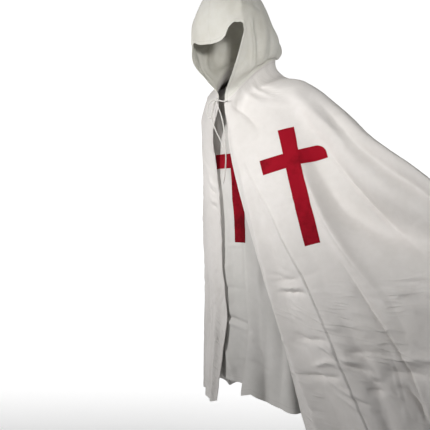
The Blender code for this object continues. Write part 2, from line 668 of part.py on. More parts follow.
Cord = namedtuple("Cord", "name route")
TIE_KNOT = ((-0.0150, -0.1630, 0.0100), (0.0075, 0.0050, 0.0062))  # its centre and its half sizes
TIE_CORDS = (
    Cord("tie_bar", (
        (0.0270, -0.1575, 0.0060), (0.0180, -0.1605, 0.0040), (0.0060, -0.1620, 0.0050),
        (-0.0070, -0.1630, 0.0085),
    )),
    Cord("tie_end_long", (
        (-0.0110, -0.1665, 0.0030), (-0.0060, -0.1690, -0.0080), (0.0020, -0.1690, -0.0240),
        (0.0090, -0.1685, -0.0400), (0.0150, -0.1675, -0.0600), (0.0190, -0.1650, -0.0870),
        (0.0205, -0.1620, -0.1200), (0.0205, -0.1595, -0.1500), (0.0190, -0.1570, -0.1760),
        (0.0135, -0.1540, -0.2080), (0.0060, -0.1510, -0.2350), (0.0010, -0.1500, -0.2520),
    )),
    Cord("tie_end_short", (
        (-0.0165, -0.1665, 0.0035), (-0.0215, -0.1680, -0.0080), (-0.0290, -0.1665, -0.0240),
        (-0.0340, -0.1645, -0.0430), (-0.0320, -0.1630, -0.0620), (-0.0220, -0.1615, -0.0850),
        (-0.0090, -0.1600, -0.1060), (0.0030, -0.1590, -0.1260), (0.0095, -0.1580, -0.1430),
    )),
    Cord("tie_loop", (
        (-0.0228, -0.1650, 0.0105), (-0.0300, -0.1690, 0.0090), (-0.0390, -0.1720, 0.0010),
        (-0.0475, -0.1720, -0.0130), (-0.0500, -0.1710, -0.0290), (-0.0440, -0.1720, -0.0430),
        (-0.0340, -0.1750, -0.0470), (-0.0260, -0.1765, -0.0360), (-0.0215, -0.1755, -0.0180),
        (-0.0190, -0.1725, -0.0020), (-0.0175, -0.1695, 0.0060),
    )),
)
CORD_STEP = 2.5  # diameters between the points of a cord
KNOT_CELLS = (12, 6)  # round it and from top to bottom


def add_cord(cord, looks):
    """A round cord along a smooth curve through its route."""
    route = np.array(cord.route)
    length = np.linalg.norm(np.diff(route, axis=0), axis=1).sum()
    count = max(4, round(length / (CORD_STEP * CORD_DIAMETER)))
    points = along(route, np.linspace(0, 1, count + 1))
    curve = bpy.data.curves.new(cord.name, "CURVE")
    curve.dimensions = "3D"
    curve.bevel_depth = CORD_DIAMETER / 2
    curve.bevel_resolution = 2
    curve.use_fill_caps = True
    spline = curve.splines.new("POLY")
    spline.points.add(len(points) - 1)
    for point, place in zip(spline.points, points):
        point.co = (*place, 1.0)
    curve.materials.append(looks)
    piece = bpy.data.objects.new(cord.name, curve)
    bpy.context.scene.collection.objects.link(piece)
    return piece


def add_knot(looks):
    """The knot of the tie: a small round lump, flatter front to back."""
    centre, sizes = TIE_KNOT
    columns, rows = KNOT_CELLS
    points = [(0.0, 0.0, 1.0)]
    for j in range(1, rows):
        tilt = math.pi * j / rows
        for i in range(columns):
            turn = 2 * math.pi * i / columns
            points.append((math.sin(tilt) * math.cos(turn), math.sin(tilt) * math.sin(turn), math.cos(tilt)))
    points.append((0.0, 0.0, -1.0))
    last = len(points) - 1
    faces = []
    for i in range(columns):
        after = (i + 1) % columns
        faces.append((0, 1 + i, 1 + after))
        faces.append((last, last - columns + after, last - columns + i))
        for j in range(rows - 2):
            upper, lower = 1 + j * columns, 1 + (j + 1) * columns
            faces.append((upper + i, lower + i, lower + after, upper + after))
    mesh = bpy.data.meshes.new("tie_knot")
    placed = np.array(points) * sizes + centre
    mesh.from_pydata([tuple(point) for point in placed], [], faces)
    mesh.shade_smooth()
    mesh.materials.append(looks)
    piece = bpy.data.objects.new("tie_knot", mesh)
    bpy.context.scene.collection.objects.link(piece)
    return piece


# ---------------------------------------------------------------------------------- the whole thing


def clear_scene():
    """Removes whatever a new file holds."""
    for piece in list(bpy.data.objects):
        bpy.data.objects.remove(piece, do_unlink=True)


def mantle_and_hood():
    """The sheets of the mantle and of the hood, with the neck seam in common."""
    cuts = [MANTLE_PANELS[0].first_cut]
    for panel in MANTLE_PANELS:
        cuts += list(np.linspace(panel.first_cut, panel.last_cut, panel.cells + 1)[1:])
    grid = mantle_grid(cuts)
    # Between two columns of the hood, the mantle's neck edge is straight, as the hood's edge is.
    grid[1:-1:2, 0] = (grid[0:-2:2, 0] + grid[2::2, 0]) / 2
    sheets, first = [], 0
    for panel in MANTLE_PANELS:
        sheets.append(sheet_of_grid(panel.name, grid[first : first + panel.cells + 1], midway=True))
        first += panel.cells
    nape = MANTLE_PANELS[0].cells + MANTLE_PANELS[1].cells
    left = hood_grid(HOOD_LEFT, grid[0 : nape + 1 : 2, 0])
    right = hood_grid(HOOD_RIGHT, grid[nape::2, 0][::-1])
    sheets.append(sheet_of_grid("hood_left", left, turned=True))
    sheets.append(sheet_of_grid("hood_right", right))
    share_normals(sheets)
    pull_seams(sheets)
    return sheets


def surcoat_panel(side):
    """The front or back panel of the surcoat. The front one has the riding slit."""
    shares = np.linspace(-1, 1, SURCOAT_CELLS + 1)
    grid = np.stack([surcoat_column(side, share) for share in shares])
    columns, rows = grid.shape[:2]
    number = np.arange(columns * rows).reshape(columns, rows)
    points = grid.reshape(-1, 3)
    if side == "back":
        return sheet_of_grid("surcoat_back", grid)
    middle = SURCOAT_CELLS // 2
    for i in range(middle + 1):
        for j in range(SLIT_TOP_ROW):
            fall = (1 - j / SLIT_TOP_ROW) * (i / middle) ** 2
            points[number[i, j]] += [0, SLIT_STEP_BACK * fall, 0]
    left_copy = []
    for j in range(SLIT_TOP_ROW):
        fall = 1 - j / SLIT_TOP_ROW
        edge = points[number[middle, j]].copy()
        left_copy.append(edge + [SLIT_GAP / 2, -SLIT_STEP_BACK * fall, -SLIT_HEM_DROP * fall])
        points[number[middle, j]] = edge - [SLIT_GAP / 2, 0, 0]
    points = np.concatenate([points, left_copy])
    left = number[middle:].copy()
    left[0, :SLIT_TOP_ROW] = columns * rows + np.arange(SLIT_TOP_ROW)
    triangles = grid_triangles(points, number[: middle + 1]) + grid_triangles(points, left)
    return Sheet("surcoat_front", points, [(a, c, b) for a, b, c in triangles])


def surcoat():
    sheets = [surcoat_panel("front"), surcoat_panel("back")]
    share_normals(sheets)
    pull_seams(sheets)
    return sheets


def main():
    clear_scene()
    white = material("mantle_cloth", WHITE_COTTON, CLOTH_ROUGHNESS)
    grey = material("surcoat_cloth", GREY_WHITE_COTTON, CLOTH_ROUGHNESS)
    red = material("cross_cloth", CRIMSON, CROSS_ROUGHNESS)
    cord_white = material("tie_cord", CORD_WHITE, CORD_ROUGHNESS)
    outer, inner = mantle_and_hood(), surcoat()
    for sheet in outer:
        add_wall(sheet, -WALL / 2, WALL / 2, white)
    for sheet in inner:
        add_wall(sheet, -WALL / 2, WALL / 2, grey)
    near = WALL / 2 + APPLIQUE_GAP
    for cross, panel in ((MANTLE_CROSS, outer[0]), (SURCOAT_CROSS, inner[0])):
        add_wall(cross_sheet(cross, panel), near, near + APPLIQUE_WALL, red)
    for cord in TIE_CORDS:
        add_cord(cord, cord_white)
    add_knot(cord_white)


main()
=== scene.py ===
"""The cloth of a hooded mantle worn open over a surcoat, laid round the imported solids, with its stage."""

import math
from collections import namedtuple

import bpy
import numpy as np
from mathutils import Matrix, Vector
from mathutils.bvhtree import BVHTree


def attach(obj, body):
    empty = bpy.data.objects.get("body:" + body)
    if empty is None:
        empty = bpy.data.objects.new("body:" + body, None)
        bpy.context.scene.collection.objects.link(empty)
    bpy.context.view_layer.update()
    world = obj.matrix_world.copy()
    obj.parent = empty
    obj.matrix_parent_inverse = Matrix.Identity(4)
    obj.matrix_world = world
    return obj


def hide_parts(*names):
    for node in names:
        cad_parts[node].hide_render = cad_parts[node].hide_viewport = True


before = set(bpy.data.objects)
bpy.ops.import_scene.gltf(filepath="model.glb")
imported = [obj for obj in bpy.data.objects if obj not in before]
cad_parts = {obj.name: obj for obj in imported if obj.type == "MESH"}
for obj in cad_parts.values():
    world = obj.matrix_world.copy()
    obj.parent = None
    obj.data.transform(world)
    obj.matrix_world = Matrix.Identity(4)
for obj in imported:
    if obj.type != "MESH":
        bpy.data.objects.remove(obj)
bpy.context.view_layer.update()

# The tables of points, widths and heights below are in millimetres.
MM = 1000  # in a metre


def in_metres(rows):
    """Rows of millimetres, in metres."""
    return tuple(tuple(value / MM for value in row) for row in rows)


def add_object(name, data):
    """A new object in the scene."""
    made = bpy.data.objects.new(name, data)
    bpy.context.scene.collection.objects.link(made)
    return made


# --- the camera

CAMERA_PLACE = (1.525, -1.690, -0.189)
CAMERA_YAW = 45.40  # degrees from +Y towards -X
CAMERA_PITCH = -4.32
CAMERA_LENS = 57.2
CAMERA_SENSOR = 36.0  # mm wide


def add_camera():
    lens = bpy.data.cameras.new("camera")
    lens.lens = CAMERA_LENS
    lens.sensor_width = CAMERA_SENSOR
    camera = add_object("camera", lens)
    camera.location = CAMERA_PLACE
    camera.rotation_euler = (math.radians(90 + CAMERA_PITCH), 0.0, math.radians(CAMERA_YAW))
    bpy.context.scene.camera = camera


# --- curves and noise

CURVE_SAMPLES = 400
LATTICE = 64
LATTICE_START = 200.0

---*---

Everything from the line containing "near = WALL / 2 + APPLIQUE_GAP" down to the line containing "# --- the camera" should be repeated exactly, with both end lines kept and no other lines added.

    near = WALL / 2 + APPLIQUE_GAP
    for cross, panel in ((MANTLE_CROSS, outer[0]), (SURCOAT_CROSS, inner[0])):
        add_wall(cross_sheet(cross, panel), near, near + APPLIQUE_WALL, red)
    for cord in TIE_CORDS:
        add_cord(cord, cord_white)
    add_knot(cord_white)


main()
=== scene.py ===
"""The cloth of a hooded mantle worn open over a surcoat, laid round the imported solids, with its stage."""

import math
from collections import namedtuple

import bpy
import numpy as np
from mathutils import Matrix, Vector
from mathutils.bvhtree import BVHTree


def attach(obj, body):
    empty = bpy.data.objects.get("body:" + body)
    if empty is None:
        empty = bpy.data.objects.new("body:" + body, None)
        bpy.context.scene.collection.objects.link(empty)
    bpy.context.view_layer.update()
    world = obj.matrix_world.copy()
    obj.parent = empty
    obj.matrix_parent_inverse = Matrix.Identity(4)
    obj.matrix_world = world
    return obj


def hide_parts(*names):
    for node in names:
        cad_parts[node].hide_render = cad_parts[node].hide_viewport = True


before = set(bpy.data.objects)
bpy.ops.import_scene.gltf(filepath="model.glb")
imported = [obj for obj in bpy.data.objects if obj not in before]
cad_parts = {obj.name: obj for obj in imported if obj.type == "MESH"}
for obj in cad_parts.values():
    world = obj.matrix_world.copy()
    obj.parent = None
    obj.data.transform(world)
    obj.matrix_world = Matrix.Identity(4)
for obj in imported:
    if obj.type != "MESH":
        bpy.data.objects.remove(obj)
bpy.context.view_layer.update()

# The tables of points, widths and heights below are in millimetres.
MM = 1000  # in a metre


def in_metres(rows):
    """Rows of millimetres, in metres."""
    return tuple(tuple(value / MM for value in row) for row in rows)


def add_object(name, data):
    """A new object in the scene."""
    made = bpy.data.objects.new(name, data)
    bpy.context.scene.collection.objects.link(made)
    return made


# --- the camera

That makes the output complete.